There are calls for the head of the Toronto Police Services board to resign after he posted about ongoing anti-police protests in New York City on Facebook.
Alok Mukherjee, the chair of the police services board, shared a Facebook post from the group Occupy Wall St. with the caption "I can't breathe."
"I can't breathe" were the final words of Eric Garner, a man who died while New York City police were applying a choke hold to him this past summer.
Those same words have now been adopted by protesters demonstrating against a decision by a grand jury in New York not to indict the officer who applied the choke hold.
The police union are saying the since-deleted post is enough to call for the resignation of the Mukherjee.
The post was accompanied by a composite image altered with text to display the following:
- An image of ISIS, with the caption "Americans killed by ISIS: 3"

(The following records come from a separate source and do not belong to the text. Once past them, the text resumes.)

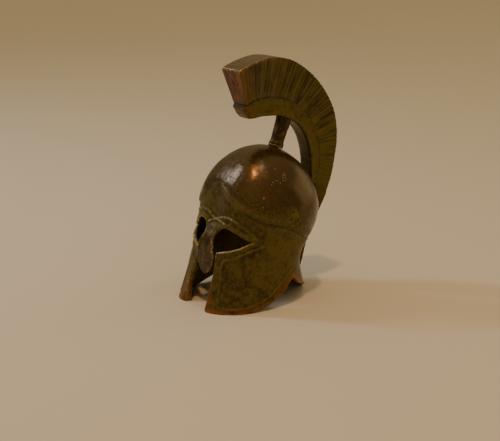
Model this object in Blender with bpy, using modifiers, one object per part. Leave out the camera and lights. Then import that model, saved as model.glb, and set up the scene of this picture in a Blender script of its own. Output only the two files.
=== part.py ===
"""Miniature cast bronze Corinthian helmet with a hair crest on a post.

Metres, +Z up. The helmet faces -Y and stands on the XY plane, with its left side at +X.
The origin is under the middle of its bounding box. Sizes below are in millimetres.
"""

import math

import bmesh
import bpy
from mathutils import Vector

MM = 0.001
COLLECTION = "corinthian_helmet"
CUTTERS = "cutters"
# The tables' zero in Y lies at this Y.
DATUM_Y = -1.41

# The shell is drawn in turns and heights. A turn runs round the helmet, 0 at the front of the
# face, 90 at the helmet's left ear and 180 at the nape, and it is the angle of a superellipse.
WALL = 1.8
CROWN_HALF_WIDTH = 20.0
CROWN_FRONT = -21.0
CROWN_CENTRE = -0.25
CROWN_REAR = 22.9
CROWN_EQUATOR = 33.85
CROWN_TOP = 57.75
CROWN_POLE = -0.2
CROWN_FULLNESS = 1.85
CROWN_SQUARENESS = 3.1
STEP_HEIGHT = 0.25
FACE_CENTRE = -4.3
REAR_SQUARENESS = 2.3

# height, half width, front and squareness of the face and cheek guards below the crown
FACE_ROWS = (
    (0.0, 21.0, -31.9, 2.65),
    (4.0, 20.9, -30.1, 2.65),
    (7.0, 20.9, -28.9, 2.65),
    (11.0, 20.8, -27.3, 2.65),
    (15.0, 20.6, -26.0, 2.65),
    (19.0, 20.3, -24.7, 2.65),
    (23.0, 20.0, -23.6, 2.65),
    (27.0, 19.6, -22.6, 2.65),
    (31.0, 19.3, -21.7, 2.7),
    (35.0, 18.9, -20.7, 2.85),
    (39.0, 18.3, -19.7, 3.0),
    (44.0, 17.2, -18.6, 3.1),
)
# height and rear of the neck guard, which is waisted and flares at its hem
NECK_ROWS = (
    (0.0, 18.0),
    (1.2, 17.2),
    (3.0, 16.0),
    (5.0, 14.9),
    (8.0, 13.7),
    (11.0, 12.8),
    (14.0, 12.4),
    (17.0, 13.1),
    (19.0, 14.3),
    (21.0, 16.5),
    (23.0, 19.0),
    (25.0, 20.2),
    (35.0, 21.0),
    (44.0, 18.6),
)
# turn and height of the keel line where the crown meets the face and the neck
KEEL_LINE = (
    (0.0, 43.7),
    (4.0, 42.2),
    (13.0, 40.7),
    (22.0, 39.3),
    (34.5, 37.8),
    (48.0, 36.2),
    (58.5, 35.0),
    (67.5, 33.8),
    (76.0, 32.8),
    (84.5, 31.8),
    (91.0, 30.6),
    (97.5, 28.9),
    (106.7, 26.4),
    (122.0, 23.1),
    (145.0, 20.8),
    (180.0, 20.0),
)
# turn and height of the lower edge: cheek guard, notch, neck guard
LOWER_EDGE = (
    (0.0, 0.6),
    (16.0, 0.6),
    (24.0, 0.1),
    (30.0, 0.0),
    (58.0, 0.0),
    (66.0, 0.4),
    (76.0, 1.5),
    (84.0, 2.8),
    (88.0, 4.5),
    (91.0, 6.1),
    (96.0, 8.1),
    (101.0, 9.7),
    (106.0, 10.4),
    (112.0, 9.0),
    (118.0, 7.3),
    (126.0, 6.2),
    (140.0, 4.4),
    (150.0, 3.0),
    (160.0, 1.4),
    (168.0, 0.3),
    (172.0, 0.0),
    (180.0, 0.0),
)
# height and offset along Y of the nose line from the face's own front, positive is set back
NOSE_LINE = (
    (0.0, 1.6),
    (11.0, 1.6),
    (15.0, 0.5),
    (19.0, -0.5),
    (23.0, -1.1),
    (26.0, -0.9),
    (29.0, 0.3),
    (32.0, 1.3),
    (34.0, 1.1),
    (38.0, 0.6),
    (43.0, 0.1),
    (46.0, 0.0),
    (60.0, 0.0),
)
NOSE_FLAT = 5.3
NOSE_EDGE = 7.2
BROW_DIP = 4.6
BROW_HEIGHT = 29.0

# half width and height of the face slot: up the cheek guard's edge, then down the nose guard
SLOT_CHEEK = (
    (8.7, -3.0),
    (8.0, 0.6),
    (7.6, 4.5),
    (7.2, 8.0),
    (6.9, 11.4),
    (6.6, 15.0),
    (6.3, 19.2),
    (6.5, 21.3),
    (7.4, 24.0),
)
# the right cheek guard's edge, whose foot spreads further in
SLOT_RIGHT_CHEEK = (
    (6.4, -3.0),
    (5.7, 0.6),
    (6.2, 2.2),
    (6.9, 4.5),
    (7.2, 8.0),
) + SLOT_CHEEK[4:]
SLOT_NOSE = (
    (3.5, 25.4),
    (4.1, 23.2),
    (4.8, 20.5),
    (5.0, 18.2),
    (4.6, 16.2),
    (3.6, 14.6),
    (2.4, 13.3),
    (1.2, 12.4),
    (0.0, 12.0),
)
# turn and height round the left eye opening
EYE_OUTLINE = (
    (6.0, 26.0),
    (6.0, 27.4),
    (9.1, 29.3),
    (14.3, 30.3),
    (21.5, 30.4),
    (32.1, 29.4),
    (43.9, 28.0),
    (53.7, 26.9),
    (61.0, 26.3),
    (51.8, 25.2),
    (41.9, 23.8),
    (31.8, 22.7),
    (20.0, 21.7),
    (12.6, 21.2),
    (9.0, 23.5),
)
# the right eye opening, a little taller and nearer the nose than the left one
RIGHT_EYE_OUTLINE = (
    (4.6, 26.0),
    (4.6, 27.8),
    (7.2, 30.3),
    (12.4, 31.6),
    (20.5, 31.3),
    (32.1, 30.0),
    (43.9, 28.3),
    (53.7, 27.0),
    (61.0, 26.3),
    (51.8, 25.2),
    (41.9, 23.8),
    (31.8, 22.7),
    (20.0, 21.7),
    (11.6, 21.2),
    (7.4, 23.5),
)
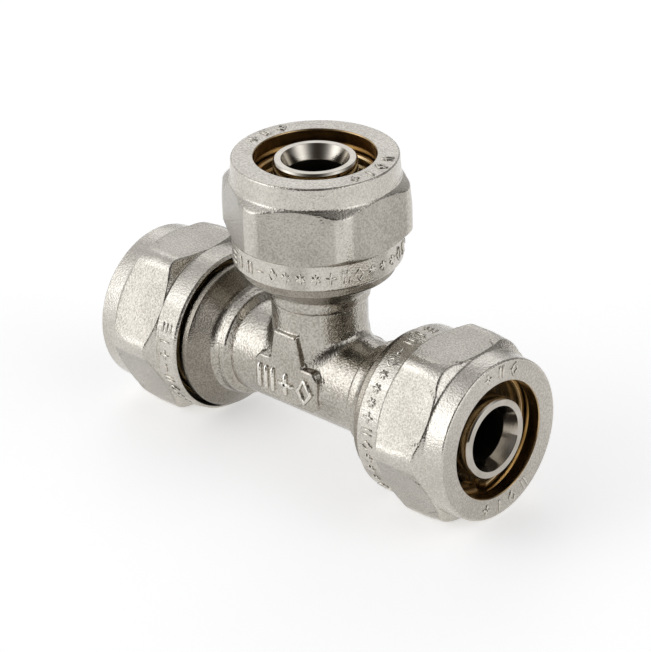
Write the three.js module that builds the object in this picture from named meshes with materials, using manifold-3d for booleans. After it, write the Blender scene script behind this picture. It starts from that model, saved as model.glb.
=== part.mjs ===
// Equal tee compression fitting for 16 x 2 mm multilayer pipe, in millimetres, +Z up.
//
// A forged body has three identical ports: two on the run, along X, and one on the branch, along +Z.
// Each port has a fixed tail that the pipe slides over, two O-rings in grooves on that tail, an
// insulating washer at its root, a split compression ring round the pipe and a hexagonal union nut
// on the port's M22 x 1.5 thread. The part stands on one flat of each run nut, with the origin on
// that surface straight below the point where the port axes meet.
//
// Everything on a port is drawn in the port's own frame: +Z runs out along the port axis and a
// height S is the distance from the point where the axes meet.
import * as THREE from "three";
import { mergeVertices } from "three/addons/utils/BufferGeometryUtils.js";
import Module from "manifold-3d";

// Driving dimensions
const PIPE_OUTER_R = 8; // the pipe is 16 mm outside and 12 mm inside
const PIPE_INNER_R = 6;
const PORT_LENGTH = 33; // from the crossing of the axes to a nut's end face
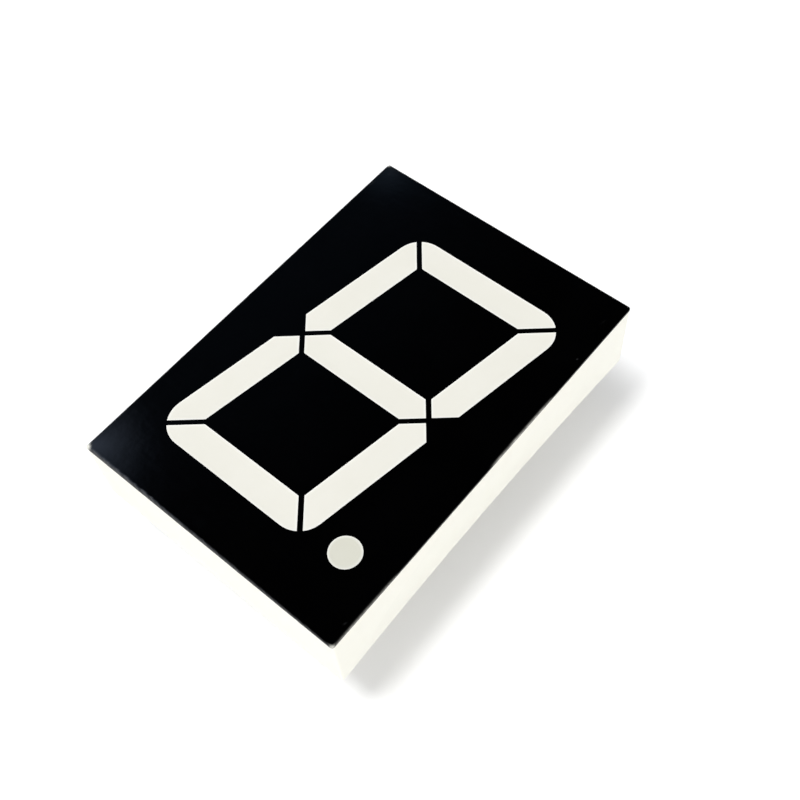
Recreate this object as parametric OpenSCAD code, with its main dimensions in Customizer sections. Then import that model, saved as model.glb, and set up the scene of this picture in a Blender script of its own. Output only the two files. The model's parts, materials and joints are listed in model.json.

- An image of a strand of the Ebola virus, with the caption "Americans killed by Ebola: 2"
- An image of a protest, with the caption "Americans killed by police: 500+ every year"
The union representing the Toronto police say the post "crossed the line."
"His lack of objectivity indicates he is no longer fit to sit on a police oversight body," said union representative Mike McCormack. "His sharing of this poster is clearly unprofessional, clearly unethical and clearly seeks to undermine the very people he is paid to oversee."
McCormack has vowed to file a complaint against Mukherjee to premier Kathleen Wynne and mayor John Tory. Mukherjee is appointed to the board by the province.
Mukherjee said, in a written statement, that the post was "intended to encourage conversation and reflection."
"Let me say that I very much regret the reaction caused by the posting," he said in the statement. "The share was not meant as an endorsement of any views contained."
This is not the first time Mukherjee has been at odds with members of the Toronto police.
He has clashed with police chief Bill Blair and the union over budget figures and racial profiling. Mukherjee and police representatives have been both been very public in their disputes in recent months.
At least one councillor, Ward 26's Jon Burnside, has weighed in on the Facebook posting. "I've always believed that a picture is worth a thousand words and it’s very regretful to see Mr. Mukherjee’s actions in this regard," said the rookie councillor.
"It’s way out of step for him to do what he did and I believe he owes the members of the Toronto Police Service, and the people of Toronto, an apology."
In his statement, Mukherjee said the image was "not intended to be a negative commentary in any way on members of our police service or on our practices."